I walked about the tombs, reading the windswept gravestones, and again and again I found the same year inscribed on them.

“Did they die when the Indians attacked the mission?” I asked Tío when he finally found me.

Tío shook his head. “No. Yesterday I didn’t tell you the whole story. These people didn’t die by the sword. They were killed by one of the diseases the Spaniards brought with them. The Spaniards had become resistant to various illnesses over the years. But the natives, having never been exposed to them, died by the thousands. Millions, if you consider the whole continent.”

Unable to grasp the enormity of what Tío was saying, I turned my eyes to the stone sitting at my feet: 1818–1820, I read. The girl or boy lying here had been only two years old. And for a moment, the red walls I had found soothing before seemed painted in blood. I felt sick.

So this is what would become of my world, I thought, if Tio’s ever learns about it. A graveyard for the dead, a museum for the living.

I looked up. “This is why you brought me here, isn’t it? So that I’d agree to go back to my world.” It wasn’t a question.

But Tío shook his head. “No, Andrea. I brought you here so you would understand why. So you would understand how dangerous it is for your world to be discovered, and so you would never again tread lightly between your world and mine.”

I nodded. “I won’t,Tío. I’ll go back to my world when the moon grows full again and stay there.”

And despite all the beauty of the place, I felt like crying.

By the time we headed back to Davis, my resolution TO return to my world had started to dwindle. Yes, I knew our worlds should never meet, but at the thought of passing another uneventful winter, not to mention the rest of my life, in the company of my mother’s ladies, I felt half-dead already. Surely there had to be a flaw in Tio’s careful reconstruction of the destruction of one way of life by another. To start with, how was he so sure what had happened in the missions these two hundred years past? Tío was old, but not that old. He could not have been there in person.

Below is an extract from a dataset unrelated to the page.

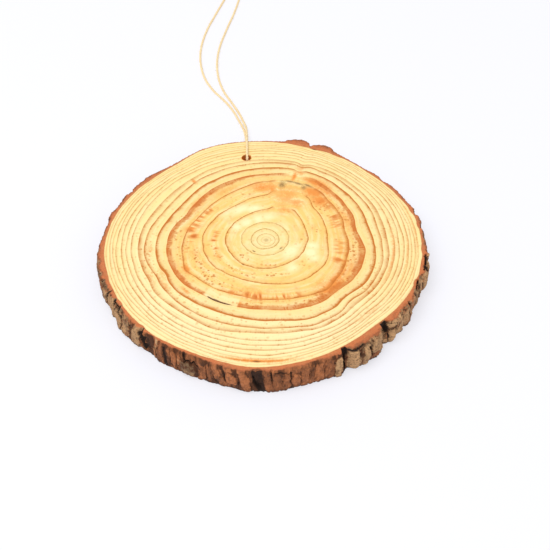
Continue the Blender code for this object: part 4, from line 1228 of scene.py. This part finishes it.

My uncle laughed at my suggestion. “Of course I wasn’t, Andrea. And no, we can’t ever be one hundred percent sure we got the facts right. But there are ways of getting close to the truth. That’s what archaeology is about: the study of cultures and people long gone.”

“But how? I mean, could you teach me how to learn about the past?”

“And why would you like to learn that?”

“So that I could study the Xarens back in my world.”

Tío smiled. “To study the Xarens? Now that is actually an old dream of mine.”

“Is that a yes,Tío? Will you teach me now, and then, when I’m back in my world, will you ask my parents to let me study the old cities of the Xarens?”

Tío shook his head. “Sorry, Andrea. But I don’t think your parents would approve. As you know, in your world, ladies do not roam the countryside in search of ruins.”

I scowled. “I’m not a lady.”

Tío laughed. “So you say.”

I sulked. But not for long. I knew Tío was interested in studying the Xarens, and as he could not stay in my world for long due to his responsibilities in his own world, it would be in his best interests to allow me to help. He just needed a little convincing. And I knew just how to tempt him.

“You know, Tío, that the king of Suavia has a collection of Xarens’ texts?”

Tío turned to face me, his eyes eagerly bright. “Really?” he said, the car swerving briefly out of its lane and crunching into the shoulder. “How do you know that?”

“Don Alfonso told me. I could ask him to let me see them.”

Tío laughed. “I see. And is it the Xarens or Don Alfonso you want to study?”

I blushed. I blushed even though there was nothing to blush about, as I found the thought of a romance with Don Alfonso nothing short of appalling. I was about to tell Tío this when it occurred to me that if Tío thought my interest in the Xarens was just a way of getting a boyfriend, a prince of my world no less, he might be more inclined to indulge my learning. And besides, if Tío thought I fancied the haughty prince of Suavia, he would never realize I liked John and thus would not think of preventing me from seeing him.